Oooh shiny green lining. The lining was a little bit complex, I haven't lined a jacket successfully before so I didn't really know what I was doing, but I muddled through. I began by attaching the hood lining to the top of the back facing. I then stitched through the hood to the facing, to secure it in place.

I stitched the sleeve lining pieces to the end of the sleeves right sides together. I then attached the lining to the facings, inside out and stitched the sleeves to the main lining. This meant I had the raw edges of the sleeves showing where I attached it to the main body. I could have had stitched but  was feeling under a bit lazy at the time so I hand stitched bias binding to cover this seam. I then hand stitched the bottom edge of the coat together.


A mistake I made was to put the button holes on the man side of the coat, but you know you win some, you lose some. Feels very odd trying to the close them up on the wrong side though.... as my face shows here.


This definitely counts as a completed challenge, I'm so proud of the coat. It is a spring coat really, I wore it for a week but it was pretty chilly, and a little sweaty in there on a hot bus. Can't wait for the spring! Look here's a dance... do you reckon it will make the spring come early?

Friday, 19 September 2014

Spotty Anna

The last time I made an Anna dress, I had to make a lot of adjustments to the fit to get it right. This time round I learnt my lesson, I used the finished garment measurements instead. To do this I used my Upper bust, bust and waist measurements.

There is usually only about 1-1/2 inch difference between my upper bust and bust, so I've never done a full bust adjustment, choosing to make any adjustments once the dress is made. Maybe if I find a dress that I find has a lot of issues I might do this in future.

However, I have found that it is useful for me to grade from the smaller size at my upper bust for the shoulders/ neckline to the full bust measurement. I did this on the Anna as below:



This means that I get a closer fit above the full bust line. This dress therefore now fits so much better than my previous version (before all the adjustments). It's so comfortable to wear, and I added my favourite skirt on as well New Look 6723 , this is basically just a trapeze shape which I add pleats to once the bodice is made. In order to do this I stitch the skirt sides together, and pin to the bodice (with pleats sewn in) at the side seams.

I then find the centre of the bodice and mark, and the centre of the skirt and mark. Pinning these two centre points together and then up to the point of the pleat like so:



I then create a pleat from this point by folding over the excess fabric to the inside.
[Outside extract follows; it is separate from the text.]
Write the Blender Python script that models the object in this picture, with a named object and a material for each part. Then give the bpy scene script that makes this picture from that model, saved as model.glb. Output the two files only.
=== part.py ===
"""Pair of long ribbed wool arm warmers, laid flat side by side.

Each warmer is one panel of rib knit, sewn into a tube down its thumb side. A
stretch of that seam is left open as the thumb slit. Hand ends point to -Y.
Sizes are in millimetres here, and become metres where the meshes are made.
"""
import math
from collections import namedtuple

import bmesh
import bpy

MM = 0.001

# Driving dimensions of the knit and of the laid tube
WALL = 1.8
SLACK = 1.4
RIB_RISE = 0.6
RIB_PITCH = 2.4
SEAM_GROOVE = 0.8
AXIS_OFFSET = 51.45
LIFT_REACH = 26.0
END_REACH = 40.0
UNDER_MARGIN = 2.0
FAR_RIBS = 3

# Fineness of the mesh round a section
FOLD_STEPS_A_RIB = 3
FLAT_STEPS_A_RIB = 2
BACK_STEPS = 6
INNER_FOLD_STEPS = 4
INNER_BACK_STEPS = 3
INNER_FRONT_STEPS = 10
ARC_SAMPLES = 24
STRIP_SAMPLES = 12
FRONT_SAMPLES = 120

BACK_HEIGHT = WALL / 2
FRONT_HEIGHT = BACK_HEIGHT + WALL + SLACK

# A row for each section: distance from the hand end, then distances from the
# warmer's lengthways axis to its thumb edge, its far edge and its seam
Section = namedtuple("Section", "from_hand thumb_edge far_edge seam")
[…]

I then do exactly the same at the back, but instead of folding the fabric under itself, I create a box pleat by bringing the excess fabric from either side of the pleat into the middle.

Using this method, I can ensure that the pleats on the skirt and bodice match up perfectly. Using this skirt instead of the drafted Anna skirt means I can have a big lunch and not worry about the consequences ha ha. Once I got the bodice right on this dress, I managed to make it up in 2 1/2 hours! I've now made two for friends and two for myself, I'm becoming a bit of an Anna obsessive.
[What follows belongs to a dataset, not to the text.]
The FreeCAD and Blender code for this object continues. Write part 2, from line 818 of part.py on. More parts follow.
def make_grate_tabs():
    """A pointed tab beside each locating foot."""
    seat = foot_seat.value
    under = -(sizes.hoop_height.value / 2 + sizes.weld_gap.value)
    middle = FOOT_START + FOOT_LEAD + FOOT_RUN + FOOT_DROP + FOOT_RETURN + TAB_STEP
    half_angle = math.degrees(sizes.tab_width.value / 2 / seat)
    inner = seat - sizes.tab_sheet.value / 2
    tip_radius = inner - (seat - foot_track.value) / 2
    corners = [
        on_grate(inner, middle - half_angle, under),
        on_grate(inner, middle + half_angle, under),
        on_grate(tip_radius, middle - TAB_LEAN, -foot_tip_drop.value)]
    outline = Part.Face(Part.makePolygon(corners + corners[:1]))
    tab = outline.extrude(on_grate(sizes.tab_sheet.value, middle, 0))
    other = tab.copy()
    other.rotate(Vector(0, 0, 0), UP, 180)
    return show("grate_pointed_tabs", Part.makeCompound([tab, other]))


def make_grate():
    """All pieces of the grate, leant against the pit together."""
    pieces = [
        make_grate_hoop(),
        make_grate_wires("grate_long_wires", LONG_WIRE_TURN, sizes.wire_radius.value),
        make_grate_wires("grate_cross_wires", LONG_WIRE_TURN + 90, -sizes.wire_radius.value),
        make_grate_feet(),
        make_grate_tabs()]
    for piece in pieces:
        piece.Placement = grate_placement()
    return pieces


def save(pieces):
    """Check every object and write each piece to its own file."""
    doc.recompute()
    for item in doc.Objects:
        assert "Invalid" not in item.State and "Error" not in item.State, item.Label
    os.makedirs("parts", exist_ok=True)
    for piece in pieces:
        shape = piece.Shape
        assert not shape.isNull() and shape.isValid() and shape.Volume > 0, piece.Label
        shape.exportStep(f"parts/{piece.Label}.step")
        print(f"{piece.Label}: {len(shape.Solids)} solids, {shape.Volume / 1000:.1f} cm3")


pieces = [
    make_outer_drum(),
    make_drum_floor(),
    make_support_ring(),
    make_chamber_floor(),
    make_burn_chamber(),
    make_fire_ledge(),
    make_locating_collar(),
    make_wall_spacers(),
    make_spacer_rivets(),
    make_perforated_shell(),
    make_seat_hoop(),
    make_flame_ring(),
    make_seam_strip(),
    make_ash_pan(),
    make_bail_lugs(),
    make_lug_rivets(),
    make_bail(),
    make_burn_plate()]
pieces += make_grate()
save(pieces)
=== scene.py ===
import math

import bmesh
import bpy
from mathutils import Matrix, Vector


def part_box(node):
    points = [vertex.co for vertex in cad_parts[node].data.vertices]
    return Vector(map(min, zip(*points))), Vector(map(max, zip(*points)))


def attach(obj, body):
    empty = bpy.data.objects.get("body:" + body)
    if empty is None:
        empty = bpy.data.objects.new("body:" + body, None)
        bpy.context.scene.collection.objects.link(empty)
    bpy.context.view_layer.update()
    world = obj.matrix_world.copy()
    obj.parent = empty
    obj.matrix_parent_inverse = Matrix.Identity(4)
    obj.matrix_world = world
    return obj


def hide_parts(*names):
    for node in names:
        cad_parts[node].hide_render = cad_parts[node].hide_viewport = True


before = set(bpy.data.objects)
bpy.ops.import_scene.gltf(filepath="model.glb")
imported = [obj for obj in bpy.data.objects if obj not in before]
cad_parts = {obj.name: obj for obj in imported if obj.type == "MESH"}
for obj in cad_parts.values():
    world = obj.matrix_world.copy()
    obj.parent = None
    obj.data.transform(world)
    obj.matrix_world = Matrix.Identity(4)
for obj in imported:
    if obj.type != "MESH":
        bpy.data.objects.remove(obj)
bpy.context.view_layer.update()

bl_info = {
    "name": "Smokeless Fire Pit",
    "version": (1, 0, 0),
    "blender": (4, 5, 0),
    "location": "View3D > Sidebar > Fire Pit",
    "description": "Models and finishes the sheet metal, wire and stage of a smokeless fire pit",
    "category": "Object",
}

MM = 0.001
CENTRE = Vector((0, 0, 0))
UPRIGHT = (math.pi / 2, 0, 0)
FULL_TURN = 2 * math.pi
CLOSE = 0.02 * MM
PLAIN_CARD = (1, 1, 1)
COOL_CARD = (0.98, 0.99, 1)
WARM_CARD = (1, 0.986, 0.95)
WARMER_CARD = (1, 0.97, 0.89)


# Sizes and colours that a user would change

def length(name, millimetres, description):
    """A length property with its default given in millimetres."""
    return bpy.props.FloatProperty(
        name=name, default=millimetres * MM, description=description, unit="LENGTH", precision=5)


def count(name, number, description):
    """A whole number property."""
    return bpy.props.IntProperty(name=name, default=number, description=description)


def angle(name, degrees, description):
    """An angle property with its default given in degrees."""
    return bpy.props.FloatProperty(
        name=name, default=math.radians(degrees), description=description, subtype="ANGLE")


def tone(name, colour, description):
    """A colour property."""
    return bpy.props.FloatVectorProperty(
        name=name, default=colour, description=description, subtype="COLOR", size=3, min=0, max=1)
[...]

I got the inspiration for this dress from a Cath Kidston one I saw that was navy polka dot with ric rac on the bottom, I really liked the style, though it's probably more twee than I would normally go for. I bought the fabric from ebay though and it has already started to fade quite a bit, so I may need to replace it soon. I've found it so easy to wear to work, I think another couple in some 'sensible' fabrics may be on the cards.


It looks like the back is quite gappy in these pictures, and there is a little bit of ease here, but the dress is so comfortable I wouldn't want to make this any smaller. My other version is in a slightly thicker material, so may have needed to be brought in. But I'll tell ya all about that when I post it!


Do you like the shoes? Definitely not sensible, I decided this year was the year of the shoe. They are the perfect way to feel dressed up, and Ive only fallen in them a couple of times! (I always fall over... even in flat shoes, no real reason just that the ground likes me) I think I want to get some more fancy shoes. I figure I dont buy ready to wear very often these days, so I can splurge occasionally.